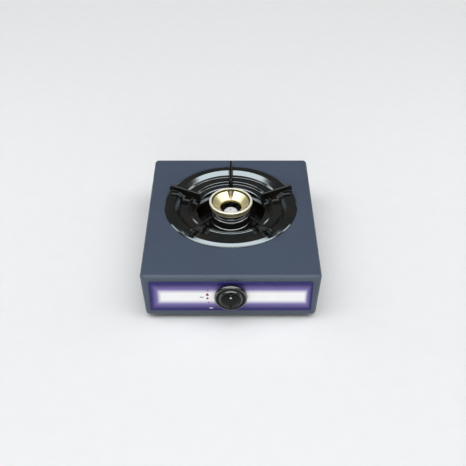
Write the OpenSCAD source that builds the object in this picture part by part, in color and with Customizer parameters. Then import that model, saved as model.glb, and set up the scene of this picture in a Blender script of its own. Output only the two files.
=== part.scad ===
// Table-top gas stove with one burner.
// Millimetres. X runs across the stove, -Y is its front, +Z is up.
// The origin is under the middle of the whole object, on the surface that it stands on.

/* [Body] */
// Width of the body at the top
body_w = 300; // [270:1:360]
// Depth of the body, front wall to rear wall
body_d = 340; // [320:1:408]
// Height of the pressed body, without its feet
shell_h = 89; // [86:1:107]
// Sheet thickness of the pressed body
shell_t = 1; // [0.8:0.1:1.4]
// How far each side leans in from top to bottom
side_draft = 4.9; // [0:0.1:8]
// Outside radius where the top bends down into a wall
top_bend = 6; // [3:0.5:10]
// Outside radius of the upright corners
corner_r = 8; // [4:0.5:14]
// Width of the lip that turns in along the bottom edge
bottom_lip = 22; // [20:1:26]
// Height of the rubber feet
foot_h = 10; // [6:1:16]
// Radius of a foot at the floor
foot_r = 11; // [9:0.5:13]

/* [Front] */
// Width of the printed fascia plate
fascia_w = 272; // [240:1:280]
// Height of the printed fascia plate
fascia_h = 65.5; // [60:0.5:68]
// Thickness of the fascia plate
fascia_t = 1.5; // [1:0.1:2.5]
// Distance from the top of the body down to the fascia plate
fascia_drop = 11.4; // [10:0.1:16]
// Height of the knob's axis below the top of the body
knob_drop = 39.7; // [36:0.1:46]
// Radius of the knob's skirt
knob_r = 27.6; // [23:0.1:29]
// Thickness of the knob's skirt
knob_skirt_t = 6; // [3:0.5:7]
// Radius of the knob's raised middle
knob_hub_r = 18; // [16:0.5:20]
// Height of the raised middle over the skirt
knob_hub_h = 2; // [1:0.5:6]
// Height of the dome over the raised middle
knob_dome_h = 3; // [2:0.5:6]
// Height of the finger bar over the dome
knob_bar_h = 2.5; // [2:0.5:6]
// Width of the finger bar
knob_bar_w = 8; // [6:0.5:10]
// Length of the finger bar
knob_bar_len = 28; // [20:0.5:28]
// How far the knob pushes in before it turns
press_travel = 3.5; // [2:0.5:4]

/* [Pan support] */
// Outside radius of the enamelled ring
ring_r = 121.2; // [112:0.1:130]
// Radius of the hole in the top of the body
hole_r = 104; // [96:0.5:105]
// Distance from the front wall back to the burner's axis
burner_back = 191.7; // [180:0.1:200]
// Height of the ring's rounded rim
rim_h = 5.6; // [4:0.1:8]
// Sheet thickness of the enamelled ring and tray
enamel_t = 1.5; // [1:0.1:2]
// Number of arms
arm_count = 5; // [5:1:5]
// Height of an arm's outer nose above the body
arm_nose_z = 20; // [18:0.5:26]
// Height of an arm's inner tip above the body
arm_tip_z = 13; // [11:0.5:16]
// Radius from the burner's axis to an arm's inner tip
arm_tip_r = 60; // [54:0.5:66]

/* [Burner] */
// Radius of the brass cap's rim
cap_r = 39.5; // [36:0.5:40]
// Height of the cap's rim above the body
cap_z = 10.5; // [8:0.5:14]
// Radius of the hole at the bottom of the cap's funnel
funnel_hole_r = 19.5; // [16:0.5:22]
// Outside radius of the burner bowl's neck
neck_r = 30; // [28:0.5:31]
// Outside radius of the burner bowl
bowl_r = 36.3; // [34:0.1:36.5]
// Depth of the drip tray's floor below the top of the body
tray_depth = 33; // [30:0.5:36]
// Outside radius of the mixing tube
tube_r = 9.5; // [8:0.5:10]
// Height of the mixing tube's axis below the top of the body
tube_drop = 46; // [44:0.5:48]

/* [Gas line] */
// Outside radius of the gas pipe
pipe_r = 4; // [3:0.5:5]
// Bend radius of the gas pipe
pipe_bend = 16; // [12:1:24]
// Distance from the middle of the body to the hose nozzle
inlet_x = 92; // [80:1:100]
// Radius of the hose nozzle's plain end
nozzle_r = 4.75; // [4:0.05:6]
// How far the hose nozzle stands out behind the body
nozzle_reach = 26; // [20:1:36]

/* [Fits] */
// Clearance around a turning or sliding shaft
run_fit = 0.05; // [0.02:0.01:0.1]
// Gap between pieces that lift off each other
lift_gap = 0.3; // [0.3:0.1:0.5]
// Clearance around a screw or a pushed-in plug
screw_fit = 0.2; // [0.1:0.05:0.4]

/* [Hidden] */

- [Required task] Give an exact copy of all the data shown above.

- [Answer to the exercise]
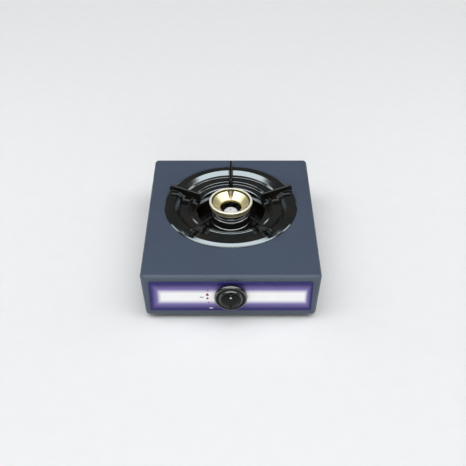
Write the OpenSCAD source that builds the object in this picture part by part, in color and with Customizer parameters. Then import that model, saved as model.glb, and set up the scene of this picture in a Blender script of its own. Output only the two files.
=== part.scad ===
// Table-top gas stove with one burner.
// Millimetres. X runs across the stove, -Y is its front, +Z is up.
// The origin is under the middle of the whole object, on the surface that it stands on.

/* [Body] */
// Width of the body at the top
body_w = 300; // [270:1:360]
// Depth of the body, front wall to rear wall
body_d = 340; // [320:1:408]
// Height of the pressed body, without its feet
shell_h = 89; // [86:1:107]
// Sheet thickness of the pressed body
shell_t = 1; // [0.8:0.1:1.4]
// How far each side leans in from top to bottom
side_draft = 4.9; // [0:0.1:8]
// Outside radius where the top bends down into a wall
top_bend = 6; // [3:0.5:10]
// Outside radius of the upright corners
corner_r = 8; // [4:0.5:14]
// Width of the lip that turns in along the bottom edge
bottom_lip = 22; // [20:1:26]
// Height of the rubber feet
foot_h = 10; // [6:1:16]
// Radius of a foot at the floor
foot_r = 11; // [9:0.5:13]

/* [Front] */
// Width of the printed fascia plate
fascia_w = 272; // [240:1:280]
// Height of the printed fascia plate
fascia_h = 65.5; // [60:0.5:68]
// Thickness of the fascia plate
fascia_t = 1.5; // [1:0.1:2.5]
// Distance from the top of the body down to the fascia plate
fascia_drop = 11.4; // [10:0.1:16]
// Height of the knob's axis below the top of the body
knob_drop = 39.7; // [36:0.1:46]
// Radius of the knob's skirt
knob_r = 27.6; // [23:0.1:29]
// Thickness of the knob's skirt
knob_skirt_t = 6; // [3:0.5:7]
// Radius of the knob's raised middle
knob_hub_r = 18; // [16:0.5:20]
// Height of the raised middle over the skirt
knob_hub_h = 2; // [1:0.5:6]
// Height of the dome over the raised middle
knob_dome_h = 3; // [2:0.5:6]
// Height of the finger bar over the dome
knob_bar_h = 2.5; // [2:0.5:6]
// Width of the finger bar
knob_bar_w = 8; // [6:0.5:10]
// Length of the finger bar
knob_bar_len = 28; // [20:0.5:28]
// How far the knob pushes in before it turns
press_travel = 3.5; // [2:0.5:4]

/* [Pan support] */
// Outside radius of the enamelled ring
ring_r = 121.2; // [112:0.1:130]
// Radius of the hole in the top of the body
hole_r = 104; // [96:0.5:105]
// Distance from the front wall back to the burner's axis
burner_back = 191.7; // [180:0.1:200]
// Height of the ring's rounded rim
rim_h = 5.6; // [4:0.1:8]
// Sheet thickness of the enamelled ring and tray
enamel_t = 1.5; // [1:0.1:2]
// Number of arms
arm_count = 5; // [5:1:5]
// Height of an arm's outer nose above the body
arm_nose_z = 20; // [18:0.5:26]
// Height of an arm's inner tip above the body
arm_tip_z = 13; // [11:0.5:16]
// Radius from the burner's axis to an arm's inner tip
arm_tip_r = 60; // [54:0.5:66]

/* [Burner] */
// Radius of the brass cap's rim
cap_r = 39.5; // [36:0.5:40]
// Height of the cap's rim above the body
cap_z = 10.5; // [8:0.5:14]
// Radius of the hole at the bottom of the cap's funnel
funnel_hole_r = 19.5; // [16:0.5:22]
// Outside radius of the burner bowl's neck
neck_r = 30; // [28:0.5:31]
// Outside radius of the burner bowl
bowl_r = 36.3; // [34:0.1:36.5]
// Depth of the drip tray's floor below the top of the body
tray_depth = 33; // [30:0.5:36]
// Outside radius of the mixing tube
tube_r = 9.5; // [8:0.5:10]
// Height of the mixing tube's axis below the top of the body
tube_drop = 46; // [44:0.5:48]

/* [Gas line] */
// Outside radius of the gas pipe
pipe_r = 4; // [3:0.5:5]
// Bend radius of the gas pipe
pipe_bend = 16; // [12:1:24]
// Distance from the middle of the body to the hose nozzle
inlet_x = 92; // [80:1:100]
// Radius of the hose nozzle's plain end
nozzle_r = 4.75; // [4:0.05:6]
// How far the hose nozzle stands out behind the body
nozzle_reach = 26; // [20:1:36]

/* [Fits] */
// Clearance around a turning or sliding shaft
run_fit = 0.05; // [0.02:0.01:0.1]
// Gap between pieces that lift off each other
lift_gap = 0.3; // [0.3:0.1:0.5]
// Clearance around a screw or a pushed-in plug
screw_fit = 0.2; // [0.1:0.05:0.4]

/* [Hidden] */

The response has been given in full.